Time for a training update to keep me honest.
This week's joy?
LACTIC THRESHOLD TESTING.
Doesn't that sound fun? No? Not even a leetle beet?
Yeah...I agree. Here's how it played out.
First -- The Swim Test. This consisted of a nice little warm up and then a series of 10 100s in a row, with a rest of 10 second in between. Sure, why not? Sounds like fun, right?
Hell in the form of binary numbers.
The description my coach put in the Training Peaks file indicated I was to go ALL OUT on this.
Until this point, I never really knew what swimming in all caps felt like. Turns out that the first 100 is terribly empowering...the second and third made me feel strong and fast. By the time I hit the third, I was starting to feel the burn and get a bit sloppy, but I WAS SWIMMING IN ALL CAPS so there was no stopping me now. I was in it to win it and I wanted more.
Fourth 100? Starting cussing out my coach. The fifth and sixth were a blur and by the time I made it to the eighth, I wondered if I could actually drown in the Y pool while SWIMMING IN ALL CAPS. Seemed entirely possible at the time. The ninth was the looooongest four lengths of my life and the last one was like running the horse back to the barn...I just tried to block out the pain for only a wee bit longer.
Whew. Swim Test #1 down. Baseline numbers on the books. Now I have zoooooones to work with, no longer my two speeds of (1) swimming, and (2) standing at the end of the lane staring importantly at the clock.
I have zones now. Booyah.
Second...The Bike Test.
This one I was smart about. Do it in the morning, so you don't worry about it all day long. Good advice, self. No ruminations on the impending pain. Just get up, wipe the sleep away from your eyes and kick your own ass in the basement while everyone else is sleeping, cozy, in their beds.

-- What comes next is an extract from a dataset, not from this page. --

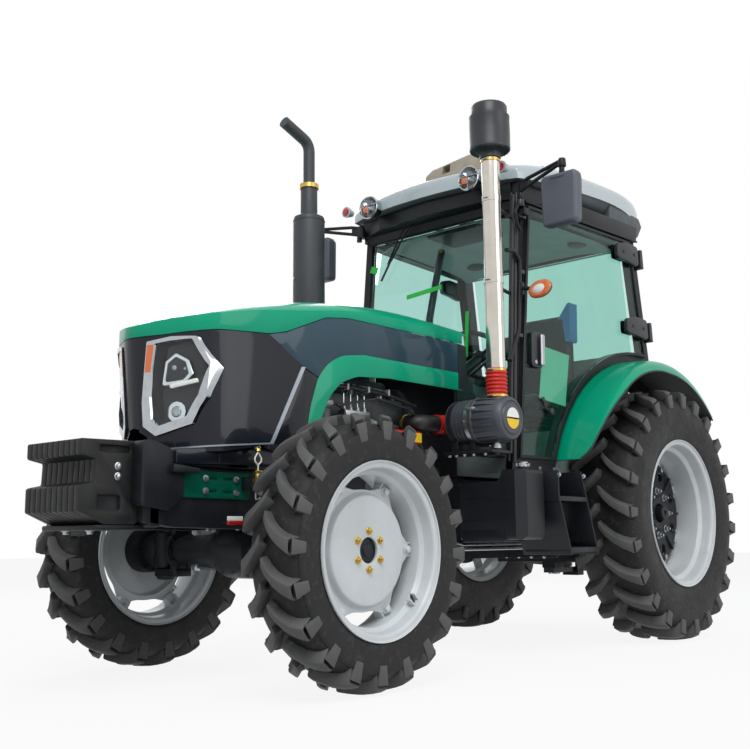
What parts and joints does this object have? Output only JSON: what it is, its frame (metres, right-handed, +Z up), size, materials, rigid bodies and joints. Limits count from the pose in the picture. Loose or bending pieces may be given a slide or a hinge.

Again, the architecture of the pain was the same. A nice little warm up, nothing you can't handle. Spin away for a 1/2 hour and get lulled into submission by CNN's morning loop of news stories. And right when you're starting to feel good, clear all electronic devices and start anew.
RIDE ALL OUT
Again with the all caps, dammit. Twenty minutes HARD. Don't blow up in the first 10 minutes, but remember this is supposed to make you cry by the end. So I kicked my own arse in the name of fitness. Pushed hard in my biggest gear for 20 minutes, dripping well earned sweat all over the floor and watching the slow minutes tick away.
By the end I wanted to punch the tv and fall on the floor in a heap. But it was done. I BIKED IN ALL CAPS and made it out the other end alive.
And, again, I'm now armed with zones. Actual zones that will make me faster. Booflippingya.
Third...The Run Test.
This, my friends, it my personal ring of hell. I don't like to run. (GASP!) Check that...I love to run, but I'm not very good at it so things get challenging for me earlier than most. My bulky bod and bad knees weren't really made to run. Maybe roll large boulders, but not run.
Do this test was something I dreaded all week long. I have never ever run in all caps. Ever. So the thought of running ALL OUT for 20 minutes was foreign to me.
And when I woke on Sunday morning and found it was sleeting out and I would need to do the test on the treadmill...well, my hell clearly came monogrammed with my name on it.
But my coach told me to do it and I do what she says. Period.
The first 20 minutes were sooo nice. Just jogging along for a warm up at 15 minute miles. Do, do-doooo. Sooo nice. And before I knew it, it was time to put your seat trays up and prepare for take off. Clear all electronic devices and put your bags under the seat ahead of you.
It was time to run. IN ALL CAPS.
People, it sucked. That was the hardest 20 minutes of my entire life. You have no choice on the treadmill. You just push. And push and push and push and push. Until you almost fall off the back and you're completely covered in sweat and you are huffing and puffing like the nutjob that usually runs next to you at the gym. And then you look down at your watch and you see that you have no less than 12 more minutes to go.
And you cuss your coach. And you cuss yourself for having this ridiculous idea to get faster and stronger. And you cuss your boyfriend who is still sleeping in lower case upstairs. And you cuss the news anchor on tv, even though you can no longer hear him over the din now being created by your own personal treadmill hell.
The treadmill's pitch screams just like your lungs. But you can't slow down because you're RUNNING IN ALL CAPS this week. And your coach promised you it would be worth it. And you really hope it will be.
And then, magically, before the puking begins....it's done.
Finally, testing is done.
And after cooling down and drying off, I wandered upstairs and found Mighty M sitting on the couch with his mouth in a big "O" looking at me like I was mad.
"Geeze, hun. You were really booking down there!"
Yes, hun, I was. I was training in all caps.